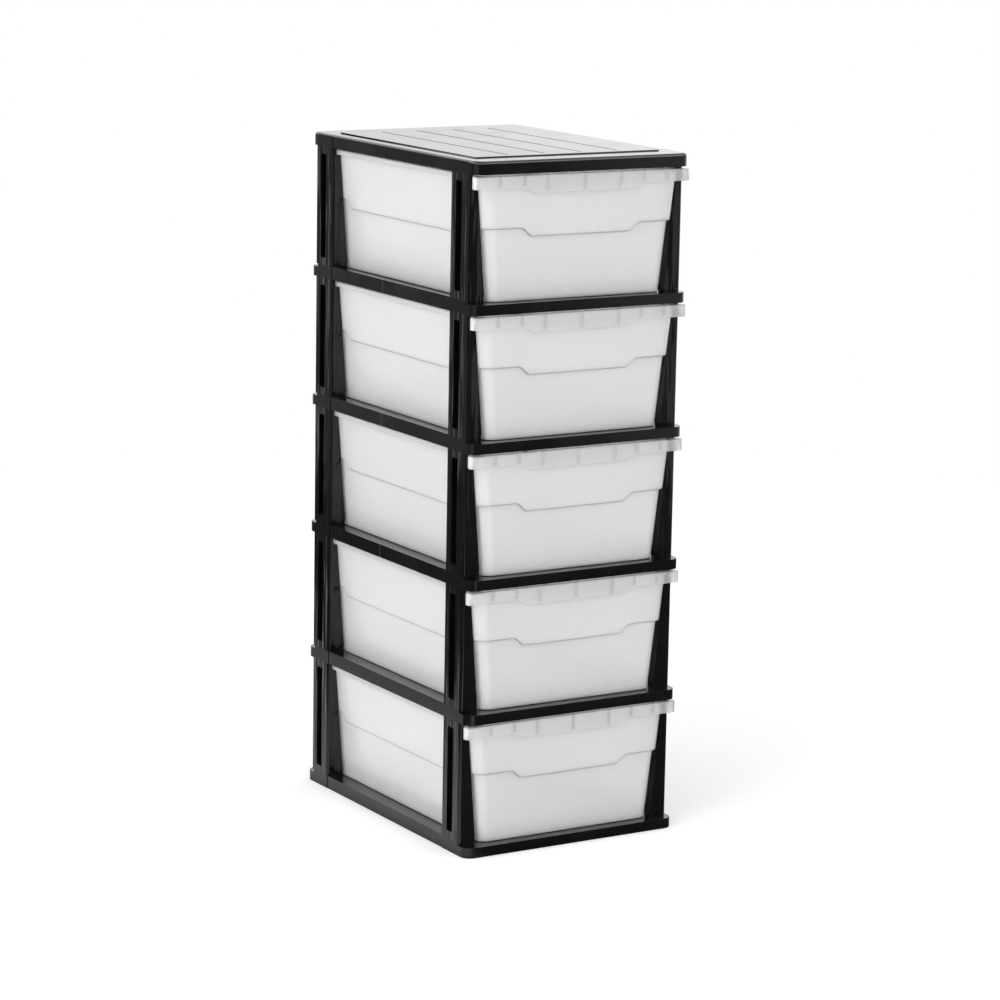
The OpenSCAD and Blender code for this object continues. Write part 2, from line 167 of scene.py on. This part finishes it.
gloss = {  # sizes in metres
    "colour": (0.0025, 0.0025, 0.0028, 1),
    "worn": (0.0045, 0.0045, 0.0048, 1),
    "wornFrom": (0.4, 0.7),  # where on the cloud noise the worn colour starts and is full
    "roughness": (0.05, 0.11),
    "roughFrom": (0.35, 0.7),
    "grainRoughness": 0.06,  # what the grain adds
    "ior": 1.5,
    "cloud": 0.05,  # size of the patches where the finish changes
    "wave": 0.022,  # size of the moulding's faint waves
    "grain": 0.0006,
    "sink": 0.009,  # width of the upright sink marks
    "sinkStretch": (1, 1, 0.12),
    "heights": {"wave": 0.014, "grain": 0.0007, "sink": 0.02, "postSink": 1.5},  # mm
    "seamBand": (0.035, 0.035, 0.035, 1),  # a lighter band where the halves of a shelf meet
    "seamBandWidth": 0.0014,
    "seamBandCore": 0.7,  # share of the band's width at full strength
    "seamBandRoughness": 0.5,
}


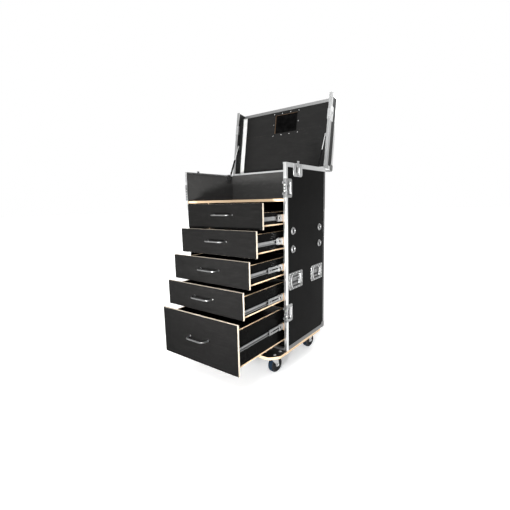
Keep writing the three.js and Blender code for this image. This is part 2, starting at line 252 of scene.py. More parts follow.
def plastic(name, color, roughness, strength=0.12, size=700, specular=0.5):
    """Moulded plastic or rubber with a fine texture and slight scuffing."""
    body = Nodes(name, color, roughness, specular=specular)
    pores = body.noise(size=size, detail=2)
    scuff = body.noise(size=30, detail=5)
    light = tuple(min(1, c * 1.25 + 0.004) for c in color)
    body.link(body.ramp(scuff, (0.35, color), (0.75, light)), "Base Color")
    body.link(body.span(scuff, roughness - 0.08, roughness + 0.1), "Roughness")
    body.bump(pores, strength, 0.0004)
    return body.material


# One black film in copies that differ in brightness: light=0.5, 0.16 and 0.22 make the drawer fronts, the
# drawer box sides and the side, back and divider panels darker, which is painted shade.
FILM_X = film_ply("black_film_grain_x", (1, 5, 5), light=0.8)
FILM_FRONT_PAINTED_SHADE = film_ply("black_film_drawer_front", (1, 5, 5), sheen=0.015, light=0.5)
FILM_Y_PAINTED_SHADE = film_ply("black_film_grain_y", (5, 1, 5), polish=0.26, sheen=0.015, light=0.16)
FILM_Z_PAINTED_SHADE = film_ply("black_film_grain_z", (5, 5, 1), sheen=0.022, light=0.22)
# light=3.9 makes the film inside the tray lighter, which is painted light.
FILM_TRAY_PAINTED_LIGHT = film_ply("black_film_tray_painted_light", (1, 1, 3.2), polish=0.36, figured=0.9, light=3.9)
BIRCH = [(0.55, 0.35, 0.19), (0.80, 0.59, 0.38), (0.88, 0.69, 0.47)]
PALE_BIRCH = [(0.46, 0.37, 0.27), (0.68, 0.59, 0.47), (0.78, 0.71, 0.60)]
# Birch darkened for shade, which is painted shade on the slide spacers and on the edges of the lid top
# board.
SHADE_PAINTED_BIRCH = [(0.12, 0.07, 0.035), (0.19, 0.12, 0.065), (0.26, 0.17, 0.10)]
EDGE = {axis: ply_edge(f"birch_edge_{axis.lower()}", axis, BIRCH) for axis in "XYZ"}
FRONT_EDGE = ply_edge("pale_birch_edge", "Y", PALE_BIRCH)
SHADED_EDGE = {axis: ply_edge(f"shaded_birch_{axis.lower()}", axis, SHADE_PAINTED_BIRCH) for axis in "XZ"}
ALU_X, ALU_Y, ALU_Z = (
    metal(f"aluminium_along_{axis}", 0.78, 0.3, [0.03 if other == axis else 1 for other in "xyz"], 900)
    for axis in "xyz")
# The rear angles, side sills, lid front cap and lid rim sides use darker copies of the same aluminium,
# which is painted shade.
ALU_PAINTED_SHADE = metal("aluminium_painted_shade", 0.13, 0.42, size=400)
ALU_CAP = metal("aluminium_cap", 0.3, 0.42, size=400)
ALU_SILL = metal("aluminium_sill", 0.2, 0.42, size=400)
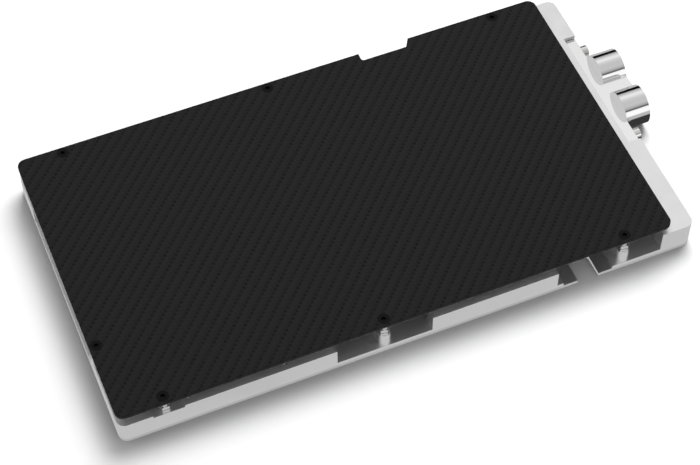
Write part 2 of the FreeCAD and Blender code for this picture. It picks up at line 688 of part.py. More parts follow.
# ---------------------------------------------------------------- port terminal and its seals
def make_terminal():
    """One block: a plate let into the end block, two round ports and the web between them."""
    body = new_body("port_terminal")
    gap = size["terminal_clearance"]
    top = cover_top + size["terminal_height"]
    plate = new_sketch(body, "terminal_plate", "YZ_Plane", recess_start)
    rectangle(plate, recess_near + gap, cover_top, recess_far - gap, top)
    pad(body, plate, size["recess_depth"])

    ports = new_sketch(body, "ports", "YZ_Plane", length)
    for port in (near_port, far_port):
        circle(ports, port, size["port_height"], size["port_diameter"])
    pad(body, ports, size["port_length"])
    web = new_sketch(body, "web", "YZ_Plane", length)
    half = size["web_half_height"]
    rectangle(web, near_port, size["port_height"] - half, far_port, size["port_height"] + half)
    pad(body, web, size["port_length"])

    bores = new_sketch(body, "port_bores", "YZ_Plane", overall_length)
    passages = new_sketch(body, "terminal_passages", "YZ_Plane", overall_length)
    mouths = new_sketch(body, "port_mouths", "YZ_Plane", overall_length)
    grooves = new_sketch(body, "seal_grooves", "YZ_Plane", recess_start)
    for port in (near_port, far_port):
        circle(bores, port, size["port_height"], size["port_bore"])
        circle(passages, port, size["passage_height"], size["passage_diameter"])
        circle(mouths, port, size["port_height"], size["port_bore"] + size["port_chamfer"] * 2)
        circle(grooves, port, size["passage_height"], seal_inside() - size["seal_clearance"])
        circle(grooves, port, size["passage_height"], seal_outside() + size["seal_clearance"] * 2)
    pocket(body, bores, size["port_bore_depth"])
    pocket(body, passages, size["port_length"] + size["recess_depth"])
    lead_in = pocket(body, mouths, size["port_chamfer"])
    lead_in.TaperAngle = -45
    pocket(body, grooves, size["seal_section"] + size["seal_float"] * 2, upward=True)

    screws = new_sketch(body, "terminal_screw_holes", "YZ_Plane", length)
    for axis in (near_terminal_screw, far_terminal_screw):
        circle(screws, axis, size["terminal_screw_height"], thread_hole)
    pocket(body, screws, size["recess_depth"])
    return body


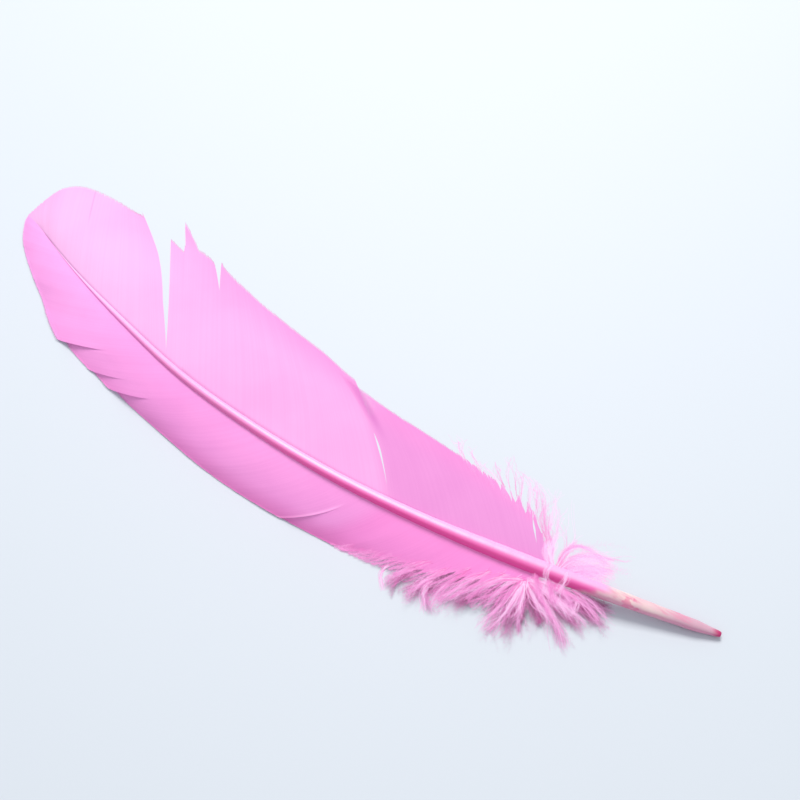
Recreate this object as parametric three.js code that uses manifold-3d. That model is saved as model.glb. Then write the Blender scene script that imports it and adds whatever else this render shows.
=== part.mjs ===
// A goose quill feather, dyed pink, lying on a flat surface with its upper side up.
// Millimetres, +Z up. +X runs from the bare quill end to the tip, and +Y is the narrow vane's side.
// The whole feather grew as one piece, so it is one closed body: a tapered shaft, two vanes
// with their splits, and locks of down at the base of the vanes, all joined.

import * as THREE from "three";
import { mergeVertices } from "three/addons/utils/BufferGeometryUtils.js";
import Module from "manifold-3d";

const wasm = await Module();
wasm.setup();

// ---------------------------------------------------------------- driving dimensions

// The shaft, at stations this far apart along X: side offset, height of its middle, diameter.
const STATION = 33;
const SHAFT = [
  [0.4, 1.25, 3.4],
  [9.4, 4.7, 4.7],
  [17.8, 8.0, 5.3],
  [24.7, 11.0, 4.2],
  [28.9, 12.8, 3.7],
  [29.5, 13.2, 3.2],
  [27.0, 12.3, 2.7],
  [20.1, 9.4, 2.0],
  [11.2, 5.6, 1.2],
  [-0.6, 1.2, 0.8],
];
const SHAFT_SIDES = 12;
const SHAFT_RINGS = 36;
const QUILL_START = -1.2;
const QUILL_TAPER = 9; // the quill thins over this length, towards its end,
const QUILL_END_SHARE = 0.62; // to this share of its thickness,
const QUILL_END_ROUND = 1.2; // and closes over this length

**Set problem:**
Return the listing above word for word.

**Answer to this task:**
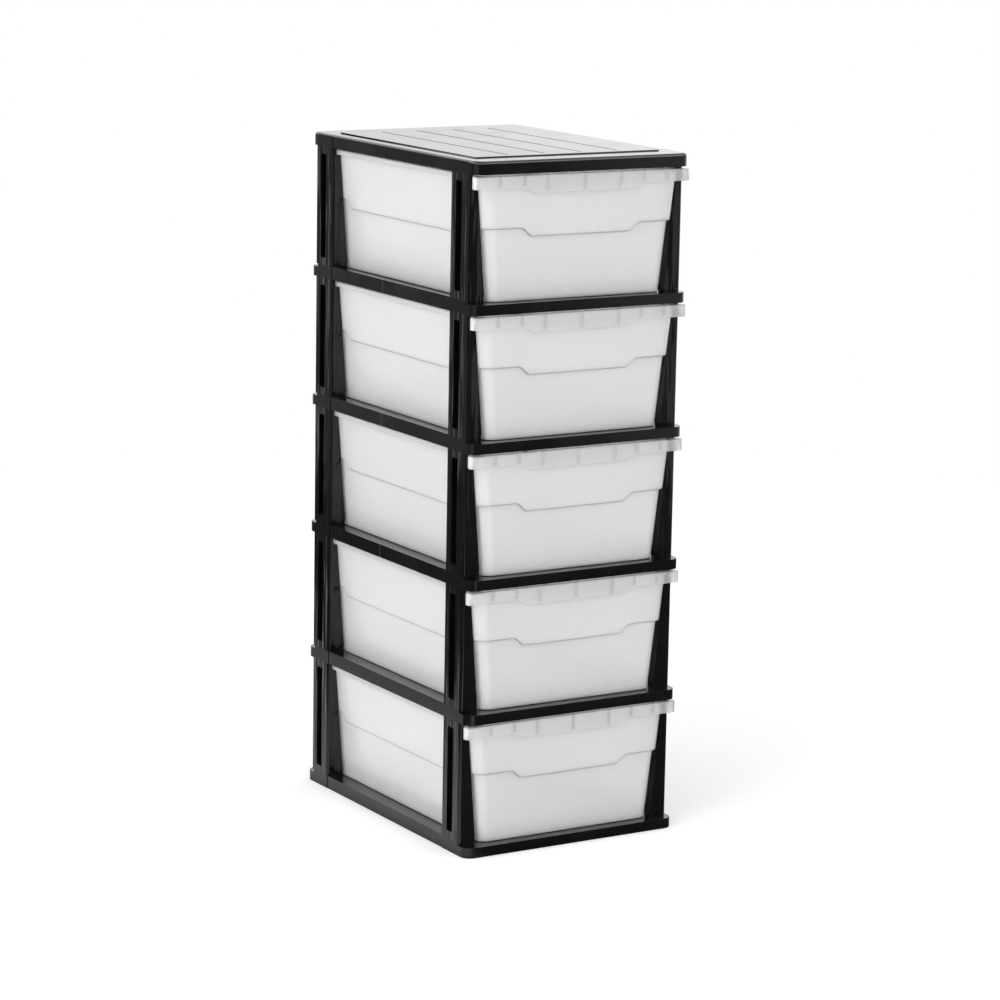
The OpenSCAD and Blender code for this object continues. Write part 2, from line 167 of scene.py on. This part finishes it.
gloss = {  # sizes in metres
    "colour": (0.0025, 0.0025, 0.0028, 1),
    "worn": (0.0045, 0.0045, 0.0048, 1),
    "wornFrom": (0.4, 0.7),  # where on the cloud noise the worn colour starts and is full
    "roughness": (0.05, 0.11),
    "roughFrom": (0.35, 0.7),
    "grainRoughness": 0.06,  # what the grain adds
    "ior": 1.5,
    "cloud": 0.05,  # size of the patches where the finish changes
    "wave": 0.022,  # size of the moulding's faint waves
    "grain": 0.0006,
    "sink": 0.009,  # width of the upright sink marks
    "sinkStretch": (1, 1, 0.12),
    "heights": {"wave": 0.014, "grain": 0.0007, "sink": 0.02, "postSink": 1.5},  # mm
    "seamBand": (0.035, 0.035, 0.035, 1),  # a lighter band where the halves of a shelf meet
    "seamBandWidth": 0.0014,
    "seamBandCore": 0.7,  # share of the band's width at full strength
    "seamBandRoughness": 0.5,
}


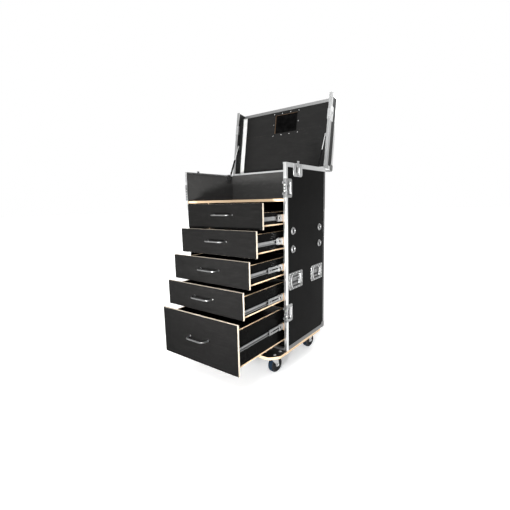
Keep writing the three.js and Blender code for this image. This is part 2, starting at line 252 of scene.py. More parts follow.
def plastic(name, color, roughness, strength=0.12, size=700, specular=0.5):
    """Moulded plastic or rubber with a fine texture and slight scuffing."""
    body = Nodes(name, color, roughness, specular=specular)
    pores = body.noise(size=size, detail=2)
    scuff = body.noise(size=30, detail=5)
    light = tuple(min(1, c * 1.25 + 0.004) for c in color)
    body.link(body.ramp(scuff, (0.35, color), (0.75, light)), "Base Color")
    body.link(body.span(scuff, roughness - 0.08, roughness + 0.1), "Roughness")
    body.bump(pores, strength, 0.0004)
    return body.material


# One black film in copies that differ in brightness: light=0.5, 0.16 and 0.22 make the drawer fronts, the
# drawer box sides and the side, back and divider panels darker, which is painted shade.
FILM_X = film_ply("black_film_grain_x", (1, 5, 5), light=0.8)
FILM_FRONT_PAINTED_SHADE = film_ply("black_film_drawer_front", (1, 5, 5), sheen=0.015, light=0.5)
FILM_Y_PAINTED_SHADE = film_ply("black_film_grain_y", (5, 1, 5), polish=0.26, sheen=0.015, light=0.16)
FILM_Z_PAINTED_SHADE = film_ply("black_film_grain_z", (5, 5, 1), sheen=0.022, light=0.22)
# light=3.9 makes the film inside the tray lighter, which is painted light.
FILM_TRAY_PAINTED_LIGHT = film_ply("black_film_tray_painted_light", (1, 1, 3.2), polish=0.36, figured=0.9, light=3.9)
BIRCH = [(0.55, 0.35, 0.19), (0.80, 0.59, 0.38), (0.88, 0.69, 0.47)]
PALE_BIRCH = [(0.46, 0.37, 0.27), (0.68, 0.59, 0.47), (0.78, 0.71, 0.60)]
# Birch darkened for shade, which is painted shade on the slide spacers and on the edges of the lid top
# board.
SHADE_PAINTED_BIRCH = [(0.12, 0.07, 0.035), (0.19, 0.12, 0.065), (0.26, 0.17, 0.10)]
EDGE = {axis: ply_edge(f"birch_edge_{axis.lower()}", axis, BIRCH) for axis in "XYZ"}
FRONT_EDGE = ply_edge("pale_birch_edge", "Y", PALE_BIRCH)
SHADED_EDGE = {axis: ply_edge(f"shaded_birch_{axis.lower()}", axis, SHADE_PAINTED_BIRCH) for axis in "XZ"}
ALU_X, ALU_Y, ALU_Z = (
    metal(f"aluminium_along_{axis}", 0.78, 0.3, [0.03 if other == axis else 1 for other in "xyz"], 900)
    for axis in "xyz")
# The rear angles, side sills, lid front cap and lid rim sides use darker copies of the same aluminium,
# which is painted shade.
ALU_PAINTED_SHADE = metal("aluminium_painted_shade", 0.13, 0.42, size=400)
ALU_CAP = metal("aluminium_cap", 0.3, 0.42, size=400)
ALU_SILL = metal("aluminium_sill", 0.2, 0.42, size=400)
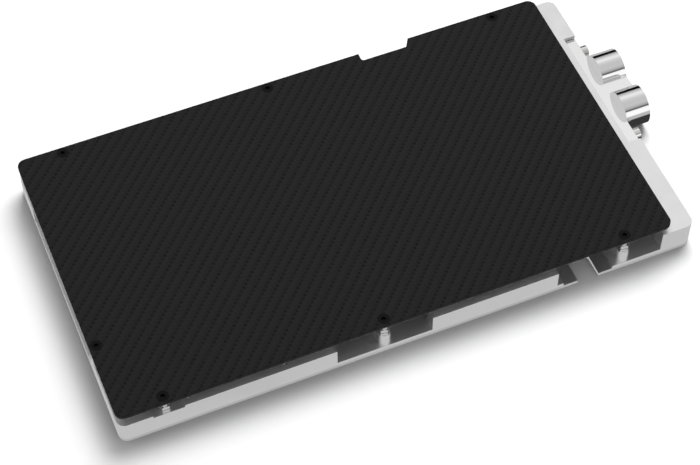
Write part 2 of the FreeCAD and Blender code for this picture. It picks up at line 688 of part.py. More parts follow.
# ---------------------------------------------------------------- port terminal and its seals
def make_terminal():
    """One block: a plate let into the end block, two round ports and the web between them."""
    body = new_body("port_terminal")
    gap = size["terminal_clearance"]
    top = cover_top + size["terminal_height"]
    plate = new_sketch(body, "terminal_plate", "YZ_Plane", recess_start)
    rectangle(plate, recess_near + gap, cover_top, recess_far - gap, top)
    pad(body, plate, size["recess_depth"])

    ports = new_sketch(body, "ports", "YZ_Plane", length)
    for port in (near_port, far_port):
        circle(ports, port, size["port_height"], size["port_diameter"])
    pad(body, ports, size["port_length"])
    web = new_sketch(body, "web", "YZ_Plane", length)
    half = size["web_half_height"]
    rectangle(web, near_port, size["port_height"] - half, far_port, size["port_height"] + half)
    pad(body, web, size["port_length"])

    bores = new_sketch(body, "port_bores", "YZ_Plane", overall_length)
    passages = new_sketch(body, "terminal_passages", "YZ_Plane", overall_length)
    mouths = new_sketch(body, "port_mouths", "YZ_Plane", overall_length)
    grooves = new_sketch(body, "seal_grooves", "YZ_Plane", recess_start)
    for port in (near_port, far_port):
        circle(bores, port, size["port_height"], size["port_bore"])
        circle(passages, port, size["passage_height"], size["passage_diameter"])
        circle(mouths, port, size["port_height"], size["port_bore"] + size["port_chamfer"] * 2)
        circle(grooves, port, size["passage_height"], seal_inside() - size["seal_clearance"])
        circle(grooves, port, size["passage_height"], seal_outside() + size["seal_clearance"] * 2)
    pocket(body, bores, size["port_bore_depth"])
    pocket(body, passages, size["port_length"] + size["recess_depth"])
    lead_in = pocket(body, mouths, size["port_chamfer"])
    lead_in.TaperAngle = -45
    pocket(body, grooves, size["seal_section"] + size["seal_float"] * 2, upward=True)

    screws = new_sketch(body, "terminal_screw_holes", "YZ_Plane", length)
    for axis in (near_terminal_screw, far_terminal_screw):
        circle(screws, axis, size["terminal_screw_height"], thread_hole)
    pocket(body, screws, size["recess_depth"])
    return body


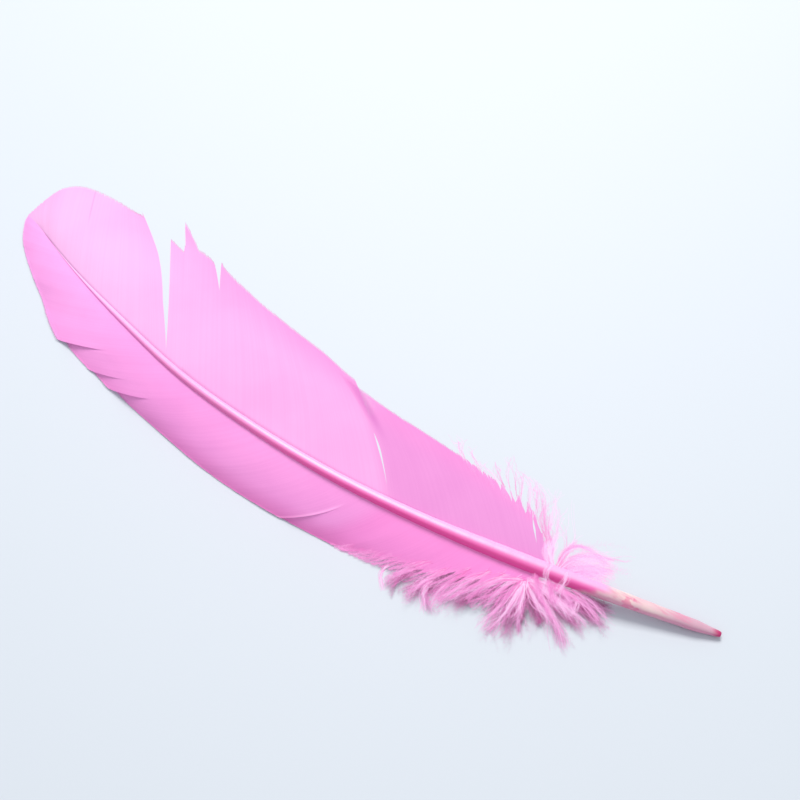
Recreate this object as parametric three.js code that uses manifold-3d. That model is saved as model.glb. Then write the Blender scene script that imports it and adds whatever else this render shows.
=== part.mjs ===
// A goose quill feather, dyed pink, lying on a flat surface with its upper side up.
// Millimetres, +Z up. +X runs from the bare quill end to the tip, and +Y is the narrow vane's side.
// The whole feather grew as one piece, so it is one closed body: a tapered shaft, two vanes
// with their splits, and locks of down at the base of the vanes, all joined.

import * as THREE from "three";
import { mergeVertices } from "three/addons/utils/BufferGeometryUtils.js";
import Module from "manifold-3d";

const wasm = await Module();
wasm.setup();

// ---------------------------------------------------------------- driving dimensions

// The shaft, at stations this far apart along X: side offset, height of its middle, diameter.
const STATION = 33;
const SHAFT = [
  [0.4, 1.25, 3.4],
  [9.4, 4.7, 4.7],
  [17.8, 8.0, 5.3],
  [24.7, 11.0, 4.2],
  [28.9, 12.8, 3.7],
  [29.5, 13.2, 3.2],
  [27.0, 12.3, 2.7],
  [20.1, 9.4, 2.0],
  [11.2, 5.6, 1.2],
  [-0.6, 1.2, 0.8],
];
const SHAFT_SIDES = 12;
const SHAFT_RINGS = 36;
const QUILL_START = -1.2;
const QUILL_TAPER = 9; // the quill thins over this length, towards its end,
const QUILL_END_SHARE = 0.62; // to this share of its thickness,
const QUILL_END_ROUND = 1.2; // and closes over this length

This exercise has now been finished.